Jeudi 14 février, le ministre de l’Intérieur installait le nouveau directeur général de la police algérienne, nommé la veille. Dans son allocution, Nouredine Bedoui a parlé de la prochaine élection présidentielle et sa sécurisation.
Mise en ligne dans un premier temps, la très officielle APS retire la vidéo du discours d’installation le jour-même, constate le quotidien Liberté.
Car c’est presque un aveu que venait de faire le ministre : si le colonel Lehbiri a été prié de partir huit mois seulement après sa nomination, ce n’est peut-être pas pour son bilan, quand bien même l’ancien patron de la Protection civile a multiplié les maladresses et collectionné les désaveux durant son cours passage à la DGSN.
Ce n’est pas tant la sécurisation du scrutin qui empêche les stratèges du pouvoir de dormir que la gestion des manifestations de rue si la population décide de réagir pour exprimer son rejet de l’option du cinquième mandat. Le Premier ministre Ahmed Ouyahia a été plus que clair lorsque, le 2 de ce mois, la question avait été évoquée en conférence de presse. « Le gouvernement a démontré par le passé qu’il pouvait contenir la rue ».
Assurément, il ne fallait pas s’attendre à entendre de la bouche de M. Ouyahia que ceux qui contestent le cinquième mandat de Bouteflika seront les bienvenus dans les rues d’Alger et d’ailleurs. Pour moins que ça, les manifestations publiques sont interdites dans la capitale depuis presque deux décennies.
Le message menaçant du Premier ministre avait été capté par certains acteurs de l’opposition comme le signe d’une détermination à faire passer le cinquième mandat à tout prix, quitte à user de la matraque.
Louisa Hanoune par exemple s’est dite « terrifiée » par le scénario vers lequel on se dirige. « Ce ne sont pas de simples élections, c’est un rendez-vous avec notre destin. Nous sommes terrifiés. On ne sait pas ce qui va se passer d’ici là, quelle sera la réaction des citoyens. Notre crainte c’est qu’il y ait des provocations. Tous les citoyens se demandent ce qu’il va se passer. Le terrain des élections est très mouvant. Aujourd’hui il apparait que la majorité a une défiance vis-à-vis du vote. Mais si les avis changent et les citoyens investissent les bureaux de vote et tentent d’empêcher la fraude, qu’est-ce qui va se passer ? On sait que les prédateurs et l’oligarchie vont avoir recours à la violence et ils en ont les moyens. Et si une personnalité faisait comme Gaiado au Venezuela ? »

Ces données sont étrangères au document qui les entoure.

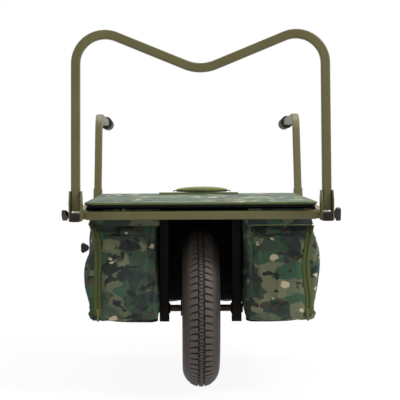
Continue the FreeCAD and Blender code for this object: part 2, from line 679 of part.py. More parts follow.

La secrétaire générale du Parti des travailleurs a posé la bonne question : quelle sera la réaction des citoyens ? Il faut dire qu’il s’agit là d’une donne que très peu de parties, y compris les observateurs et les médias, ont pris en compte lorsque l’éventualité de la candidature de Bouteflika faisait débat. On a spéculé sur l’avis de l’armée, des partenaires étrangers du pays, des différentes factions du système, sur le rôle de l’ancien DRS, mais presque jamais sur la réaction du peuple, pourtant source exclusive de la légitimité en vertu de la constitution.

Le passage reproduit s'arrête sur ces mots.